Aurores
Choeur mixte
Poème de Georges Sand
(2010)
Durée : env. 5’
Commande du Cépravoi
Création mondiale le 21 mai 2011 à la Scène Nationale Equinoxe de Châteauroux dans le cadre du Festival de la Voix, par le chœur La Marelle, direction Raphaël Terreau
Editions La Sinfonie d’Orphée
choeur mixte
Le cahier des charges de cette commande du Cepravoi contenait deux contraintes : épouser les images d’un film muet réalisé à partir d’archives de la région Centre, et écrire une partition destinée à un chœur amateur, donc relativement aisée d’exécution. Chacune de ces contraintes, seule, ne pose aucun réel problème ; c’est la réunion des deux qui devient délicate. Car une musique de film (même si elle peut ensuite vivre seule) n’est pas libre : elle doit servir la force suggestive et la logique structurale des images, ce qui induit une mise en mouvement de la matière sonore parfois incompatible avec une grande simplicité d’écriture.
D’autres contraintes se sont imposées naturellement : le support visuel étant lié à un patrimoine humain et régional, il fallait trouver des attaches avec ce patrimoine pour concevoir un discours musical plus intimement liée à son sujet.
Après bien des recherches sur les écrivains ayant un lien avec la région, je m’arrêtais pour le choix du texte à George Sand dont le poème « A Aurore », écrit pour sa fille, correspondait parfaitement à la structure tripartite du film ; George Sand qui, à plusieurs reprises dans ces romans, fait allusion au briolage, cette déclamation si particulière des paysans du Berry pour encourager leurs bœufs. Ainsi le matériau mélodique de la pièce est basé sur des formules caractéristiques utilisées par les brioleurs, et très clairement exposées dans l’introduction.
A une première partie solaire et dynamique s’enchaîne une deuxième plus sombre, plus inquiétante, qui correspond à la procession religieuse amorcée par la statue de la vierge Marie : ce sont des combinaisons de chants grégoriens (Ave Maria, Ave Maris stella, Kyrie, Credo) qui constituent la trame essentielle de cette section toujours pulsée par un rythme de marche et dont l’aboutissement violent correspond au cloutage sur la croix d’un Christ en bois.
Le visage d’un enfant fixe la caméra lorsque le chœur se fige sur le mot «Regarde». Cette troisième partie sera une tournoyante farandole avec retour des formules de briolages et stylisations de roulements de tambours aux voix d’hommes.

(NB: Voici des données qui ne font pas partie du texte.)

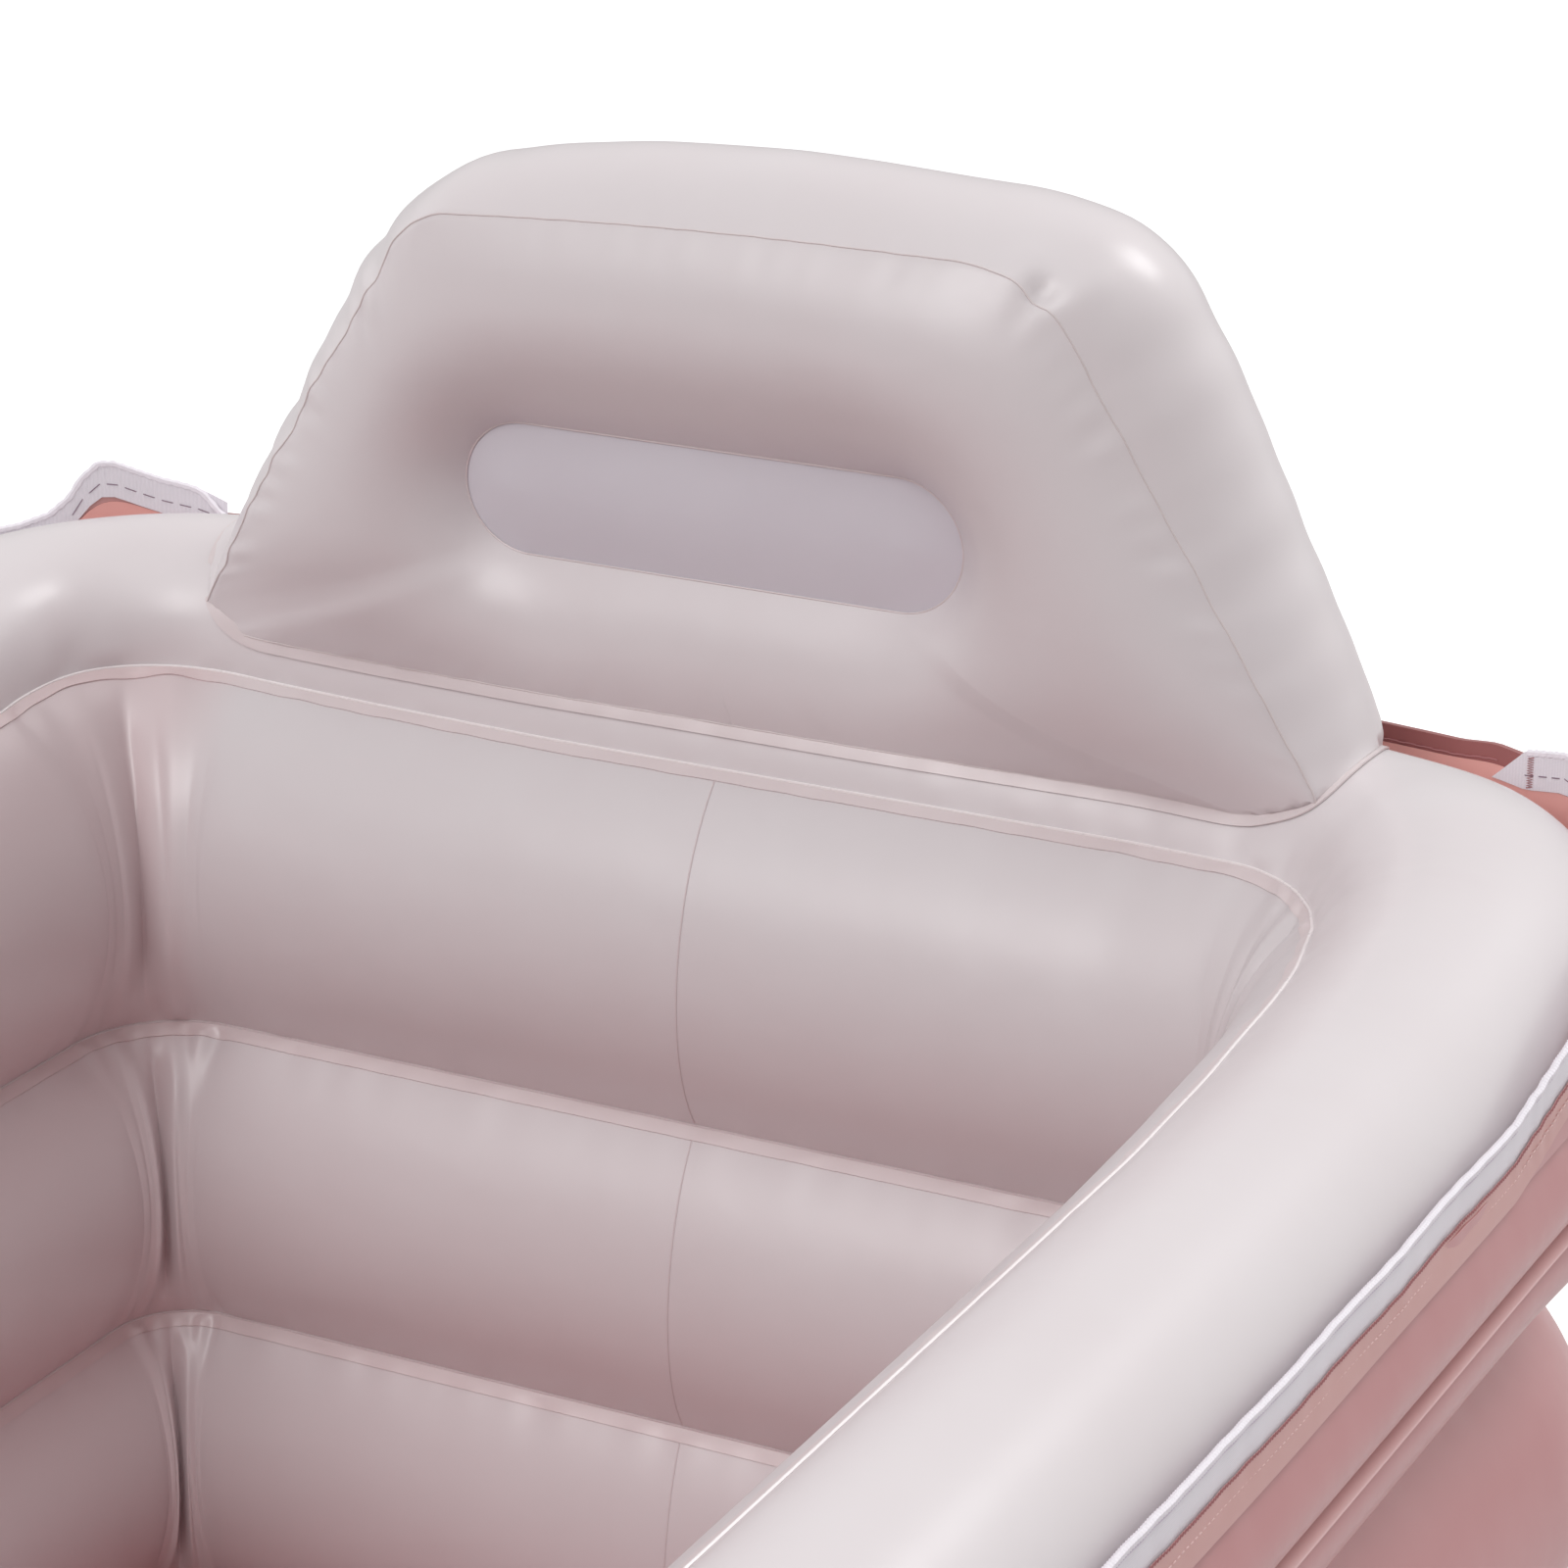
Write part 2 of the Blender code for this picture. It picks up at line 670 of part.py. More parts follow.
def build_cap(name, neck_radius, neck_height, flange_top):
    """Cap with a rim over the neck; its origin is on the hinge line, where its strap ends."""
    inner = neck_radius + CAP_CLEARANCE
    outer = inner + CAP_WALL
    reach = outer + STRAP_REACH
    axis_height = flange_top + GAP + STRAP_HALF_THICKNESS
    foot = flange_top + CAP_FOOT_GAP - axis_height
    ceiling = neck_height + CAP_CLEARANCE - axis_height
    top = ceiling + CAP_WALL
    half_width = STRAP_WIDTH / 2
    section = [(0, top), (outer, top), (outer, foot), (inner, foot), (inner, ceiling), (0, ceiling)]
    cap = turned(name, section)
    strap_end = outer - CAP_WALL / 2
    strap = block(
        name + "_strap",
        (-reach, -half_width, -STRAP_HALF_THICKNESS),
        (-strap_end, half_width, STRAP_HALF_THICKNESS),
    )
    knuckle = drum(name + "_knuckle", STRAP_HALF_THICKNESS, -half_width + GAP, half_width - GAP, SMALL_SIDES)
    for vertex in knuckle.data.vertices:
        vertex.co = (vertex.co.x - reach, -vertex.co.z, vertex.co.y)
    tab = drum(name + "_tab", half_width, top - CAP_WALL + GAP, top - GAP, ROUND_SIDES // 2)
    for vertex in tab.data.vertices:
        vertex.co.x += outer + FINGER_TAB_REACH - half_width
    tab_root = block(
        name + "_tab_root",
        (strap_end, -half_width, top - CAP_WALL + GAP),
        (outer + FINGER_TAB_REACH - half_width, half_width, top - GAP),
    )
    for other in (strap, knuckle, tab, tab_root):
        boolean(cap, other, "UNION")
    applied(cap)
    for vertex in cap.data.vertices:
        vertex.co.x += reach
    finish_object(cap, MOULDED)
    return cap, (-reach, 0, axis_height)


def valve_place(name, holder, place, turn_x):
    """Empty on a wall's face, its Z along the valve's axis."""
    spot = bpy.data.objects.new(name + "_place", None)
    spot.location = place
    spot.rotation_euler.x = turn_x
    spot.parent = holder
    TUB.objects.link(spot)
    return spot


def valve_cutter(name, spot, radius, low, high):
    """Round bar on a valve's axis."""
    bar = drum(name, radius, low, high)
    bar.parent = spot
    return bar


def build_valve(name, flange, wall, spot):
    """Moulded base through a wall, spoked seat, rubber flap and hinged cap."""
    flange.name = name + "_base"
    finish_object(flange, MOULDED)
    flange_disc = valve_cutter(name + "_disc", spot, VALVE_FLANGE_RADIUS, -OVERRUN, OVERRUN)
    neck = valve_cutter(name + "_neck", spot, VALVE_NECK_RADIUS, -VALVE_NECK_INSIDE, VALVE_NECK_HEIGHT)
    bore = valve_cutter(name + "_bore", spot, VALVE_BORE_RADIUS, -OVERRUN, OVERRUN)
    hole = valve_cutter(name + "_hole", spot, VALVE_NECK_RADIUS + GAP, -OVERRUN, OVERRUN)
    boolean(flange, flange_disc, "INTERSECT")
    boolean(flange, neck, "UNION")
    boolean(flange, bore, "DIFFERENCE")
    boolean(wall, hole, "DIFFERENCE")
    ports = [
        circle(
            (
                SEAT_PORT_CIRCLE_RADIUS * math.cos(math.tau * k / SEAT_PORT_COUNT),
                SEAT_PORT_CIRCLE_RADIUS * math.sin(math.tau * k / SEAT_PORT_COUNT),
            ),
            SEAT_PORT_RADIUS,
            SMALL_SIDES,
        )
        for k in range(SEAT_PORT_COUNT)
    ]
    seat_low = -VALVE_NECK_INSIDE
    seat_top = seat_low + SEAT_THICKNESS
    outlines = [circle((0, 0), VALVE_BORE_RADIUS - GAP), circle((0, 0), STEM_RADIUS + GAP, SMALL_SIDES)]
    seat = plate(name + "_seat", outlines + ports, seat_low, SEAT_THICKNESS, MOULDED)
    seat.parent = spot
    flap_radius = SEAT_PORT_CIRCLE_RADIUS + SEAT_PORT_RADIUS + GAP
    head_top = seat_top + GAP + FLAP_THICKNESS
    flap = turned(
        name + "_flap",
        [
            (0, head_top),
            (STEM_HEAD_RADIUS, head_top),
            (STEM_HEAD_RADIUS, seat_top + GAP),
            (STEM_RADIUS, seat_top + GAP),
            (STEM_RADIUS, seat_low - GAP),
            (flap_radius, seat_low - GAP),
            (flap_radius, seat_low - GAP - FLAP_THICKNESS),
            (0, seat_low - GAP - FLAP_THICKNESS),
        ],
        SMALL_SIDES * 2,
    )
    finish_object(flap, RUBBER)
    flap.parent = spot
    cap, place = build_cap(
        name + "_cap", VALVE_NECK_RADIUS, VALVE_NECK_HEIGHT, 2 * GAP + VALVE_FLANGE_THICKNESS
    )
    cap.parent = spot
    cap.location = place


def build_wall_valves():
    """One valve for each ring, in a column on the foot end's outer wall."""
    for level, arc in OUTER_ARCS.items():
        name = level + "_valve"
        face = arc.radius * math.cos(arc.sweep / arc.steps)
        across = arc.centre[0] + arc.out[0] * face
        height = arc.centre[1] + arc.out[1] * face
        place = (VALVE_ACROSS, CENTRE_Y - INNER_HALF_LENGTH - across, height)
        spot = valve_place(name, None, place, math.atan2(arc.out[0], arc.out[1]))
        flange = ring_panel(name, arc.sheet(GAP, GAP + VALVE_FLANGE_THICKNESS), MOULDED)
        build_valve(name, flange, bpy.data.objects["outer_wall_" + level], spot)


def build_headrest_valve(holder):
    """The headrest's own valve, on its rear panel above the recess."""
    height = (RECESS_CENTRE_HEIGHT + RECESS_HALF_HEIGHT + HEADREST_HEIGHT) / 2
    depth = HEADREST_DEPTH / 2 + PANEL_CROWN
    spot = valve_place("headrest_valve", holder, (0, depth, height), -math.pi / 2)
    rise = 2 * GAP + VALVE_FLANGE_THICKNESS
    flange = bulged_sheet("headrest_valve", 1, rise, VALVE_FLANGE_THICKNESS, MOULDED)
    flange.parent = holder
    build_valve("headrest_valve", flange, bpy.data.objects["headrest_rear"], spot)


def build_drain():
    """Drain fitting on the base sheet near the foot end, with its hinged cap."""
    spot = bpy.data.objects.new("drain_place", None)
    spot.location = (0, CENTRE_Y - INNER_HALF_LENGTH + DRAIN_FROM_FOOT_SEAM, SHEET)
    TUB.objects.link(spot)
    flange_top = GAP + VALVE_FLANGE_THICKNESS
    base = turned(
        "drain_base",
        [
            (DRAIN_BORE_RADIUS, DRAIN_NECK_HEIGHT),
            (DRAIN_NECK_RADIUS, DRAIN_NECK_HEIGHT),
            (DRAIN_NECK_RADIUS, flange_top),
            (DRAIN_FLANGE_RADIUS, flange_top),
            (DRAIN_FLANGE_RADIUS, GAP),
            (DRAIN_BORE_RADIUS, GAP),
        ],
        closed=True,
    )
    finish_object(base, MOULDED)
    base.parent = spot
    cap, place = build_cap("drain_cap", DRAIN_NECK_RADIUS, DRAIN_NECK_HEIGHT, flange_top)
    cap.parent = spot
    cap.location = place


def shade_round():
    """Smooth shading with sharp edges kept."""
    for piece in TUB.objects:
        if piece.type == "MESH":
            piece.data.shade_smooth()
            piece.data.set_sharp_from_angle(angle=math.radians(40))


build_walls()
build_skirt()
HEADREST = headrest_holder()
build_headrest(HEADREST)
build_wall_valves()
build_headrest_valve(HEADREST)
build_drain()
shade_round()
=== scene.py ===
"""Inflatable bathtub: welded air rings, an air headrest, half a zip, air valves and a drain.

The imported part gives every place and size. This script dresses it: each sheet of film gets
its puckers, folds and weld lines, the zip its coil, weave and stitches, and each material the
finish of the real one.
"""

import json
import math

import bpy
import numpy as np
from bpy.props import FloatProperty, FloatVectorProperty, PointerProperty
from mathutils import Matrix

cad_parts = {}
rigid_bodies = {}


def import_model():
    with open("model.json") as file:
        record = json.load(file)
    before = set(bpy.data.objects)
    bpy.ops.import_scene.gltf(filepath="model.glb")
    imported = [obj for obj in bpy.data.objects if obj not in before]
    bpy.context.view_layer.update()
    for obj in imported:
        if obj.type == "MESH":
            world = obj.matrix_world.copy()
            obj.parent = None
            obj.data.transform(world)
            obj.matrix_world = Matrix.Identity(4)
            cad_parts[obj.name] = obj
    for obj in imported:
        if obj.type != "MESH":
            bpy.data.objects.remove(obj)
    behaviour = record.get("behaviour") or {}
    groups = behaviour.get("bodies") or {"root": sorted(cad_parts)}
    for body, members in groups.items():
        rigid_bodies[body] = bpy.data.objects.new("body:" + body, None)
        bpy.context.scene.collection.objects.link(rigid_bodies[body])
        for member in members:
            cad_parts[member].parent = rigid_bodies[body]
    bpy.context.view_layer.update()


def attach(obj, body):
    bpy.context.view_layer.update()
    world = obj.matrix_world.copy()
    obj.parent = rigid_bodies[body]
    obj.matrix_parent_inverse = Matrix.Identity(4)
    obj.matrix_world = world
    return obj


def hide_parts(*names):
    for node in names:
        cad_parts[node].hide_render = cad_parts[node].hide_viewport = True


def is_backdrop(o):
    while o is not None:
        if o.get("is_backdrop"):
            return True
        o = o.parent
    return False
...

Sur le générique de fin, la coda conclusive fait entendre une voix de soprano en vocalise qui prend sur elle la charge nostalgique de ces images de fêtes longtemps oubliées, et aujourd’hui ressuscitées grâce à la magie de la pellicule et de l’évocation sonore ; comme si de nouvelles aurores venaient éclairer un instant les scènes d’un passé endormi.